- Born: Ann Elizabeth Nelson April 29, 1958 Baton Rouge, Louisiana, U.S.
- Died: August 4, 2019 (aged 61) Alpine Lakes Wilderness, Washington, U.S.
- Education: Harvard University Stanford University
- Awards: Guggenheim Fellowship (2004) Sakurai Prize (2018)
- Scientific career
- Fields: Particle physics
- Doctoral advisor: Howard Georgi

= Ann Nelson =

American particle physicist (1958–2019)

Ann Elizabeth Nelson (April 29, 1958 – August 4, 2019) was an American particle physicist and professor of physics in the Particle Theory Group at the University of Washington from 1994 until her death. Nelson received a Guggenheim Fellowship in 2004, and she was elected to the American Academy of Arts and Sciences in 2011 and the National Academy of Sciences in 2012. She was a recipient of the 2018 J. J. Sakurai Prize for Theoretical Particle Physics, presented annually by the American Physical Society and considered one of the most prestigious prizes in physics.

== Education ==
Born in Baton Rouge, Louisiana, Nelson earned her Bachelor of Science degree at Stanford University in 1980, and her Ph.D. degree at Harvard University under the supervision of Howard Georgi in 1984.

== Career ==
After a post doctoral fellowship at the Harvard Society of Fellows from 1984 to 1987, Nelson became an assistant professor at Stanford University in 1987. In 1990 Nelson moved to UC San Diego, and then in 1994 moved for the final time her career to the University of Washington.

== Research ==
Nelson is known for a number of theories, including:

- The Nelson–Barr mechanism, a proposed solution to the strong CP problem. The theory was developed independently by Nelson and Stephen Barr in 1984. Nelson was a doctoral student at Harvard at the time.
- The theory of spontaneous violation of CP (charge conjugation and parity symmetry), which may explain the origin of the asymmetry observed between matter and anti-matter.
- The theory of Bose–Einstein condensation of kaon mesons in dense matter, which predicts strangeness in neutron stars.
- The basic mechanism for electroweak baryogenesis, which may explain the origin of matter in the universe.
- The theory of gauge-mediated supersymmetry breaking, which accounts for how supersymmetry at short distances might be compatible with the absence of observed flavor-symmetry violation at long distances.
- The little Higgs theory, which may explain why the Higgs boson must be relatively light.
- The theory of "accelerons", which relates neutrino masses to the cosmological dark energy responsible for the relatively recent acceleration of the expansion of the universe.

== Personal life ==
Nelson was married to David B. Kaplan, also a professor of physics at the University of Washington. She had been an active member of The Mountaineers club in Seattle since 1994. She had two children.

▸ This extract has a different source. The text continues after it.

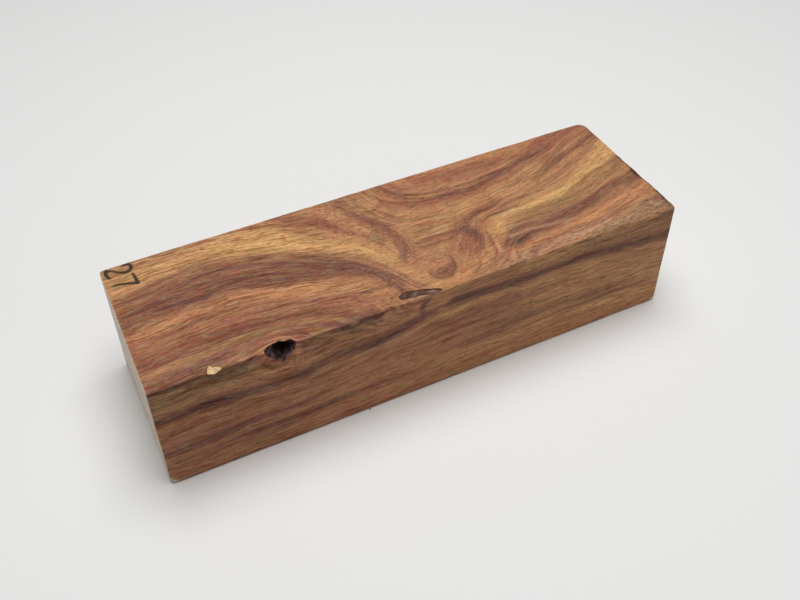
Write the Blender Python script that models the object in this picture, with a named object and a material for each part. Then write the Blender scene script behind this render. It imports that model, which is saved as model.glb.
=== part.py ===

Nelson was an activist for equal rights throughout her life. In 1980, when graduating from Stanford University, she and her husband wore colored ribbons to protest Stanford's investments in Apartheid South Africa. In 2017, she led physics lectures in Palestine to support social justice and promote diversity in science fields around the world. She advocated for greater representation of women in physics research.

===Death===
On August 4, 2019, while hiking Iron Cap Mountain in the Alpine Lakes Wilderness with her husband and two friends, Nelson lost her footing and died after falling into a rocky gully. Her husband and fellow hikers were rescued on August 4 by a Spokane helicopter crew. Her body was recovered on August 6.